The first thirty minutes are genuinely hard going.
The world of Bhuvanalayam takes time to establish — the peculiar dialect, the period setting, the magical realist tone. These opening scenes are slow, occasionally confusing, and test your patience before the story earns your trust. Stick with it. The film finds its rhythm and becomes something increasingly absorbing in the second half, building toward a climax that lands with real emotional weight.
Satyadev is extraordinary. His Ramappa is a man caught between the pride of his heritage and the damage that heritage has done to him — arrogant and vulnerable at the same time, occasionally funny in ways that make the sadness hit harder. It is a layered, physically and emotionally demanding performance, and there is probably not another actor in contemporary Telugu cinema who could have pulled it off with this much specificity.
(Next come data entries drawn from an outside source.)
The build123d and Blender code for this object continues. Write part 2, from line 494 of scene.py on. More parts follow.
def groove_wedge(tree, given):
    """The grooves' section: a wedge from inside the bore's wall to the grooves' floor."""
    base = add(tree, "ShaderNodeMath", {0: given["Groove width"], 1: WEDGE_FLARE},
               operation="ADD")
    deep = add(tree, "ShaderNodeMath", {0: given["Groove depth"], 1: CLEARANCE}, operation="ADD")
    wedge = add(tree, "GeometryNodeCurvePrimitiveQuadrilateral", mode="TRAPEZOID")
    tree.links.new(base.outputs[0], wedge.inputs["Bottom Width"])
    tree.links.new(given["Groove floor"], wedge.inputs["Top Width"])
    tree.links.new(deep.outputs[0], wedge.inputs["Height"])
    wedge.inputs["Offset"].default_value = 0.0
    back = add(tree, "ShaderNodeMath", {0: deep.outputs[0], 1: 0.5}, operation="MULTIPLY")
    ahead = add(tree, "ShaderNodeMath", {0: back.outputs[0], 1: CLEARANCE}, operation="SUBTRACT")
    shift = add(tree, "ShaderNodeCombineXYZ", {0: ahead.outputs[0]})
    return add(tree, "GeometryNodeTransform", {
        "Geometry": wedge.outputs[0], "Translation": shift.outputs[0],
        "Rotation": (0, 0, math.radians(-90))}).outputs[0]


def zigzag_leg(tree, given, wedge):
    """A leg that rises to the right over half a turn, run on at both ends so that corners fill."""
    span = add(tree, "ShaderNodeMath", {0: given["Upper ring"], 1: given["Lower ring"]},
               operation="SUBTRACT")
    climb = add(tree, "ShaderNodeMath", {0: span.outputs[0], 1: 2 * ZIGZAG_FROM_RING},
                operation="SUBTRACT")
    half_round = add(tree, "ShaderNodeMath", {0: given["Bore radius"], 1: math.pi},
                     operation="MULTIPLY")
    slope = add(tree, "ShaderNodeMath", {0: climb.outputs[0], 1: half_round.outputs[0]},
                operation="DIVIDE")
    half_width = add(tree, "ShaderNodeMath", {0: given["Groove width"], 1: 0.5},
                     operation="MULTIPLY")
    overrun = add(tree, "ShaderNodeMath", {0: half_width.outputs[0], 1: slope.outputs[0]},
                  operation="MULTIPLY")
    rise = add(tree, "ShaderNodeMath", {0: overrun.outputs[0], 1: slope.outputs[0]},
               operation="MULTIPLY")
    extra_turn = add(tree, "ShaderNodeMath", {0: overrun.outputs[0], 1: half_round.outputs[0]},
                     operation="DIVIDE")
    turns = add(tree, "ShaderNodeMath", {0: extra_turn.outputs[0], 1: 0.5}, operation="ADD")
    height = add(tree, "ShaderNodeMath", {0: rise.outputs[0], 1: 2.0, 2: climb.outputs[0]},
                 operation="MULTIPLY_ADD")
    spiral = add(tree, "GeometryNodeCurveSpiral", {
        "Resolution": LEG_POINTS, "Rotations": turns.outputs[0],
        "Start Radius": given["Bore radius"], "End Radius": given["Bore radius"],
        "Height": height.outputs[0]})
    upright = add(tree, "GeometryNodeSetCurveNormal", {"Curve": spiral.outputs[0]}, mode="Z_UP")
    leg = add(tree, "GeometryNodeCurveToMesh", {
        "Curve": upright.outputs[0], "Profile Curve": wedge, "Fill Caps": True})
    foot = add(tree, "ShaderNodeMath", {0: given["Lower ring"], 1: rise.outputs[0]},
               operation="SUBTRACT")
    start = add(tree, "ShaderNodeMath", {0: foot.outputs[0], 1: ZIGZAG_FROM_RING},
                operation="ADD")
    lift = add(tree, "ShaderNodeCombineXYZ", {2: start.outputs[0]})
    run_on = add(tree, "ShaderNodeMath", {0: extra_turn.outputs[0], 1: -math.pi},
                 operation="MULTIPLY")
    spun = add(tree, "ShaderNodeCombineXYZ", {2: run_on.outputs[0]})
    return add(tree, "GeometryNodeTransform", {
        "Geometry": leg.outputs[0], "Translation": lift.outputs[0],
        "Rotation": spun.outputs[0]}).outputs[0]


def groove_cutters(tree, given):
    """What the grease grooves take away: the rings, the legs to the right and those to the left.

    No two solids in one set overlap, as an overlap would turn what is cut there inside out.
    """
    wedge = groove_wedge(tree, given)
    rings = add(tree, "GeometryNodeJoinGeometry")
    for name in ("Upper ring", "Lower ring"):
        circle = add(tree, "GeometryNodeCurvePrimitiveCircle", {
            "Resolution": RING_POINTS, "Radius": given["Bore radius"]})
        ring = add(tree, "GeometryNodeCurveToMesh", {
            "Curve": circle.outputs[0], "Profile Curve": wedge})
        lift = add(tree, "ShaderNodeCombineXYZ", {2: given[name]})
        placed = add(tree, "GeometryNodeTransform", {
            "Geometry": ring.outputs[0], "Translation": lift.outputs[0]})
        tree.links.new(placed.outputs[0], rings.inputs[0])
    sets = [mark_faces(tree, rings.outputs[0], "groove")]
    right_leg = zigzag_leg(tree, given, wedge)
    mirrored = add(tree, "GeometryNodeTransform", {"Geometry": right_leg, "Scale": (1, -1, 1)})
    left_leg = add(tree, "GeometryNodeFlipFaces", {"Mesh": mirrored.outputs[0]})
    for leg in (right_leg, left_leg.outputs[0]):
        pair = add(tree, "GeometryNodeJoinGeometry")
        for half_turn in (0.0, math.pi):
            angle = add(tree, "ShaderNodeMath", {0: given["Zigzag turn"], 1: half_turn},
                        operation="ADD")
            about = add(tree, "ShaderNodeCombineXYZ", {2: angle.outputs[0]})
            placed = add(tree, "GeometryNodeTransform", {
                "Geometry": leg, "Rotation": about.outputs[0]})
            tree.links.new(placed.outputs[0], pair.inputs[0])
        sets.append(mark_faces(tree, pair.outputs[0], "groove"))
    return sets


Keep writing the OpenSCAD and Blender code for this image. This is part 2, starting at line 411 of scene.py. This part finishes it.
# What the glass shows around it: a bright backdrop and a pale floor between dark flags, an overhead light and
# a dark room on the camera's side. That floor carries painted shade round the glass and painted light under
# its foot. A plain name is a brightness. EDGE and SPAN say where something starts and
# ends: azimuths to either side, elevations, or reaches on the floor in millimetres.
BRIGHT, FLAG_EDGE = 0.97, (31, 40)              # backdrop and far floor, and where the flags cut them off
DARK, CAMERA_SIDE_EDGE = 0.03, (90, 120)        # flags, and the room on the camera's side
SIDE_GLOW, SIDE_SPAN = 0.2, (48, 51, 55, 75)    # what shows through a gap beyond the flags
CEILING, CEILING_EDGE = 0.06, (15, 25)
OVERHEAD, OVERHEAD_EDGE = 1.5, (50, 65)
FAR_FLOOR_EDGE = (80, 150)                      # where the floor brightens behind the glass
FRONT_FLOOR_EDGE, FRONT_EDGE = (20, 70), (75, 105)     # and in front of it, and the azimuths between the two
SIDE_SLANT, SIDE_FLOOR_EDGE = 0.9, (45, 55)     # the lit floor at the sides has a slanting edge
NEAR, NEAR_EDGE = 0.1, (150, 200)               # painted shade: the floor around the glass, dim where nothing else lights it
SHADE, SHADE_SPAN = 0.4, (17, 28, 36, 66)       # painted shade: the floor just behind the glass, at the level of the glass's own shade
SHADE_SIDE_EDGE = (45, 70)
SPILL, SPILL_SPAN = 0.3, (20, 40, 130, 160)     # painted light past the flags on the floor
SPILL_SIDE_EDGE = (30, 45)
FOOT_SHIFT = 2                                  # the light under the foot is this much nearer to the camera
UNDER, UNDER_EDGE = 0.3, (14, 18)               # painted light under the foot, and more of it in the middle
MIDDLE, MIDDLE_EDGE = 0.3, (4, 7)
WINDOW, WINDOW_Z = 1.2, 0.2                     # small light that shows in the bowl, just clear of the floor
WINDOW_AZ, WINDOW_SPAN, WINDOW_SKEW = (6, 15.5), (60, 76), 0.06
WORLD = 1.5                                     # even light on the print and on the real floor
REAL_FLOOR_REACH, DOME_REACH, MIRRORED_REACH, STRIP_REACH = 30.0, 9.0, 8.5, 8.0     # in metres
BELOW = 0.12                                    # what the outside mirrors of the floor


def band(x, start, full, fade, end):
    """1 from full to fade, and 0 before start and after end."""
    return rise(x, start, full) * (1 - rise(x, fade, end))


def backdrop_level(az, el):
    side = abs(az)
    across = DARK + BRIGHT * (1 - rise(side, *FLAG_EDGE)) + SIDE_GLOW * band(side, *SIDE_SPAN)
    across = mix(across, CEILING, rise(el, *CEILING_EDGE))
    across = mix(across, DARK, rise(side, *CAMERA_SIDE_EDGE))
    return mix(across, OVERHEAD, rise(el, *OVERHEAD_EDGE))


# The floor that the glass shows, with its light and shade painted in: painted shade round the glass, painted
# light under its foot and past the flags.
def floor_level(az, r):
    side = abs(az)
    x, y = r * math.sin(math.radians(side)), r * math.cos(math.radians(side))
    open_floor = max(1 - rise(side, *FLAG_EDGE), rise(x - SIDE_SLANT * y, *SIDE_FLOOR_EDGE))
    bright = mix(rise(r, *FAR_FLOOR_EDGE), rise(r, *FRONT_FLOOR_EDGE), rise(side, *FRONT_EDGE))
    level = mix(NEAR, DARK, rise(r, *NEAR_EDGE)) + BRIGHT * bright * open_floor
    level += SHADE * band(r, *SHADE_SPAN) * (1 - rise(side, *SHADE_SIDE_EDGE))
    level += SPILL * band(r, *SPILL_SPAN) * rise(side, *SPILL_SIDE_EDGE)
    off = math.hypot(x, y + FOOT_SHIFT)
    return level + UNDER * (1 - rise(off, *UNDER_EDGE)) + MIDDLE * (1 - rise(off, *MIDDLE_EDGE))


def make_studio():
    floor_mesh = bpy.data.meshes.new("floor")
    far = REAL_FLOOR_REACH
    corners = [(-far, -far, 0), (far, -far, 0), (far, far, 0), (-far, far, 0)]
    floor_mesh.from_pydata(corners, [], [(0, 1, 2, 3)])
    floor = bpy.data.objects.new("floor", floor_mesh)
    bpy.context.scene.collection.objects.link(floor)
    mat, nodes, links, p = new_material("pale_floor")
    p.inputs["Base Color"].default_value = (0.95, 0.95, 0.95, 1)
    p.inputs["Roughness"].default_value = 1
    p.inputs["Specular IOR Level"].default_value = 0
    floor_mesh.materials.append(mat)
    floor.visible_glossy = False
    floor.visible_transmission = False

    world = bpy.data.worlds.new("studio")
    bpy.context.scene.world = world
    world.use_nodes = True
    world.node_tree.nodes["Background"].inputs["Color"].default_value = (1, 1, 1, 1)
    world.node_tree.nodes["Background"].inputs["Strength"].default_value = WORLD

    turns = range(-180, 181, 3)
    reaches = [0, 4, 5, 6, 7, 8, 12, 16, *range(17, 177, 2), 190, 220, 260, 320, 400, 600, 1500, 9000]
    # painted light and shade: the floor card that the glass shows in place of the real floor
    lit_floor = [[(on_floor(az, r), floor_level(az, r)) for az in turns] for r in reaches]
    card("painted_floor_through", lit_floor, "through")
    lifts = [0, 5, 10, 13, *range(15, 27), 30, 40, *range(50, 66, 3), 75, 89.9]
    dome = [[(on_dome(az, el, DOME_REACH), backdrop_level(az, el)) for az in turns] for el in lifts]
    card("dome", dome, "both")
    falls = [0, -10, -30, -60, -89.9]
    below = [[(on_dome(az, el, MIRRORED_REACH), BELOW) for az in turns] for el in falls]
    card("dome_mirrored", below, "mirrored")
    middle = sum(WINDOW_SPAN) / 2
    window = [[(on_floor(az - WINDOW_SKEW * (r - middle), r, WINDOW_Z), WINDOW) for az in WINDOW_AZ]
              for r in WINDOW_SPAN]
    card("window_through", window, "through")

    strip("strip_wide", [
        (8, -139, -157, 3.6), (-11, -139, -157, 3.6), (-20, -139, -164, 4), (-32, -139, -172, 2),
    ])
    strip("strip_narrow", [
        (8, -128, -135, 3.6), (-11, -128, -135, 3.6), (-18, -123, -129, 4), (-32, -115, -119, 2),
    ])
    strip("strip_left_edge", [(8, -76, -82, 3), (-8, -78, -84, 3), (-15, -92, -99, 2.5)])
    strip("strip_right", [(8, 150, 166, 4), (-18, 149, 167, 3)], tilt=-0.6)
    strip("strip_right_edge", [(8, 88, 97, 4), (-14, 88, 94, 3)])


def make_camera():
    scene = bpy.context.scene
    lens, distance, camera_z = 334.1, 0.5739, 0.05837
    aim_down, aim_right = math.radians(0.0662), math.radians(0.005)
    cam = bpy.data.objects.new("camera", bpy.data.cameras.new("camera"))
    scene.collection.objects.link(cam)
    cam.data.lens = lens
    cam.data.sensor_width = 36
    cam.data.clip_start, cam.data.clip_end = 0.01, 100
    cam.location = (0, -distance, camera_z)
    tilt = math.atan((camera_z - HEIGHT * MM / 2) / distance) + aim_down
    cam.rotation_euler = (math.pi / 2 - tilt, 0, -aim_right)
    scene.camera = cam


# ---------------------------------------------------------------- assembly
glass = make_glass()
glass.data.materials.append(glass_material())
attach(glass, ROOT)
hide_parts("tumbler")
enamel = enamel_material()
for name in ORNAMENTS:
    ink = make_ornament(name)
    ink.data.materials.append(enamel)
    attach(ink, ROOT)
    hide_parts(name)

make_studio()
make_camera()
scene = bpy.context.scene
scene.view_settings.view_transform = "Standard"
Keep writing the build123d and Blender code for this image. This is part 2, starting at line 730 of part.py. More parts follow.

The actress playing Achamma, the source of much of the film’s warmth and most of its best humour, walks away with several of the film’s most memorable moments. Deepa Thomas as Renuka and Vikas Muppala as Achari both grow in importance as the story develops, and both handle that growing weight convincingly.
Similar Read: Alpha Movie Review
The screenplay is rich with symbols and metaphors that reward close attention. A symbolic act of resistance by Renuka against her husband is one of the film’s finest visual ideas. A birthday counting scene says far more than its words. A quietly devastating Sanjay Gandhi reference blends history and satire with elegant precision.
Technically, the film is consistently strong. The music supports rather than competes. The cinematography captures both the mystical atmosphere and the period setting with real craft.
Rao Bahadur is not a film for everyone. But for those willing to give it the patience it asks for, it offers something genuinely rare — a Telugu film with something real on its mind and the creative courage to say it in its own unusual way.
Rao Bahadur is now playing in cinemas.